Patrick’s Cabaret prides itself on being a quirky, provocative nonprofit theater working on the edge of culture. Seeking to support artists of all backgrounds in their growth and development, the Cabaret encourages artists to try new things, take risks, or present works in progress. Their first priority is to serve the needs of local performers while serving a diverse range of artists, from emerging to experienced, teenagers to seniors. Patrick’s Cabaret specifically reaches out to GLBT/queer identified artists, artists of color, local artists, and those with disabilities, carrying out the goals of founder, Patrick Scully.
During any show, the Cabaret is transformed into a colorful microcosm of the Twin Cities. The cozy living room-esque lobby is bursting with artists and performers, dreamers and doers, idealists and lovers, friends and family, activists, helpers, optimists. All there in that tiny space in support of experimental art, local artists, underrepresented stories, and community building, creating a beautiful one-night-only connection. It is a genuine, unanimous understanding of the importance of art in our community and the benefits it brings. Performing Arts Curator, Scott Artley explains, “Community is built by the people that show up, and I need to make opportunities for that community to come together and build it.”

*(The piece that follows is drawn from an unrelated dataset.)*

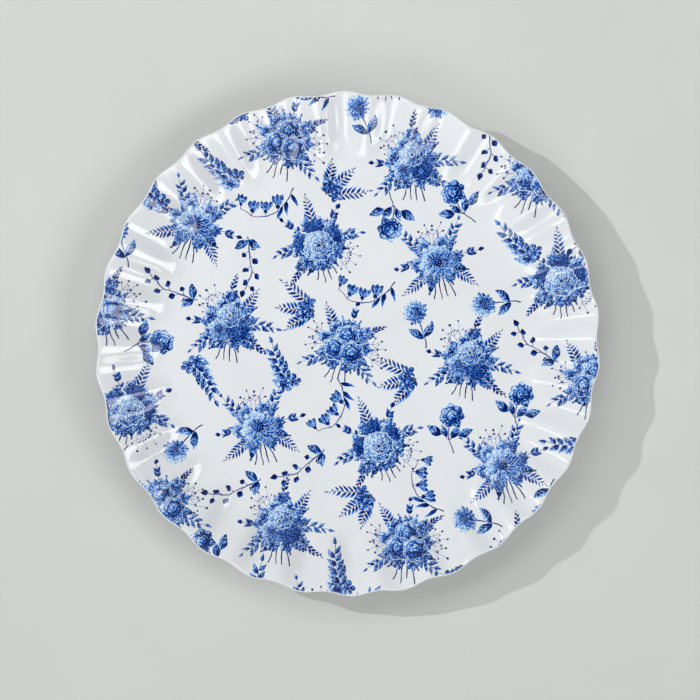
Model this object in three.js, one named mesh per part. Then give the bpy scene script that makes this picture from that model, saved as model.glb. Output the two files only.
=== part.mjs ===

Performances tend to be equally as diverse, ranging from storytelling and spoken word, to a variety of dance ensembles, to singer/songwriter performances. Performances are completely free of censorship, allowing artists full artistic liberty. While each cabaret has a general theme, artists can interpret that theme in any way they choose. The subsequent show consists of six acts, all unique, creating an eclectic mix of art forms. Artley comments, “What’s exciting is the only constant is variety.”
Because the Cabaret believes artists should be able to perform their art and get paid for doing so, 100% of ticket sales during a show go to the artists performing. It is truly a space created exclusively for artists’ development, supported exclusively by the community that attends each show. Thus, Patrick’s Cabaret is grateful of all donations it receives.
In order to keep this free space operating, the Cabaret is having a fundraiser on October 25th at 7pm called MEAT RAFFLE. Though not a typical meat raffle with ribs and steak, it includes a date auction with plenty of artist meat to bid on. Artist-designed games, crop art, vintage book button making, and beer and wine are also included in this feisty Midwest-themed throw down. Classic 90’s music and dancing will be a perfect culmination to a night celebrating local art, artists of all backgrounds, cultural relevance, and Patrick’s Cabaret. Tickets are $15 at the door, with all proceeds going to support the organization that is both a necessary part in the Twin Cities cultural web, as well as a crucial resource to local artists of all backgrounds.